In voluntary liquidation proceedings, creditors merely lodge their claims with the liquidator and otherwise have little influence on the proceedings. Creditors may still initiate enforcement proceedings during the course of voluntary liquidation and, until their claims are repaid, the company cannot be liquidated and deleted from the court register.

However, in bankruptcy proceedings, there is an automatic stay on most of the enforcement proceedings and creditors are generally repaid only through bankruptcy (or the out-of-court enforcement of collateral, where applicable). In general, creditors have little control over bankruptcy proceedings. The proceedings are carried out by the court and the bankruptcy manager. Nevertheless, creditors opine on certain matters (eg, prices in proposed asset disposals) and may initiate bankruptcy proceedings. During the course of bankruptcy proceedings, unsecured creditors may exercise their rights through the creditors’ committee. The creditors' committee:

  • decides on the opinion of or consents to matters provided for by law;
  • discusses reports which will be submitted by the administrator pursuant to the law; and
  • exercises other competencies.

Secured creditors may provide their opinions or consent in relation to the sale of assets on which they have security (right of separate settlement).  

Director and shareholder involvement

What is the extent of directors’ and shareholders’ involvement in liquidation procedures?

In voluntary liquidation proceedings, shareholders initiate the liquidation proceedings and appoint a liquidator. A director is often appointed as the liquidator, as they are best acquainted with the company’s business and remaining creditors.  

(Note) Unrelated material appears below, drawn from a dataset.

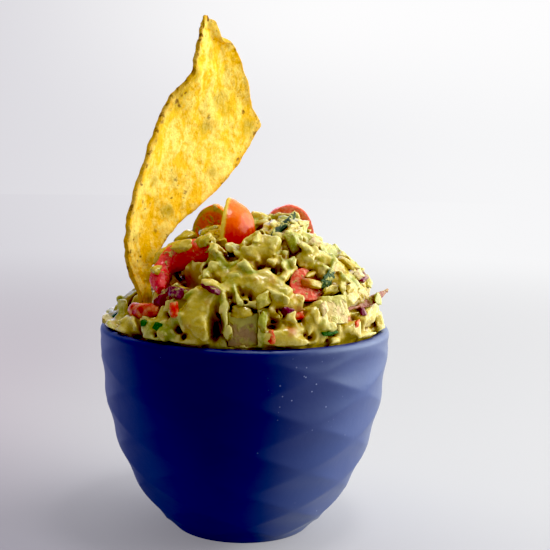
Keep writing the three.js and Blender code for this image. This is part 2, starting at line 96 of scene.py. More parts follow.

With the commencement of bankruptcy proceedings, the powers of the debtor’s representatives, holders of procuration and other persons authorised to represent the debtor, as well as the powers of the debtor’s management to conduct its operations, expire. The shareholders are not parties to the bankruptcy proceedings, unless they are creditors of the company and report their receivables to the bankruptcy manager.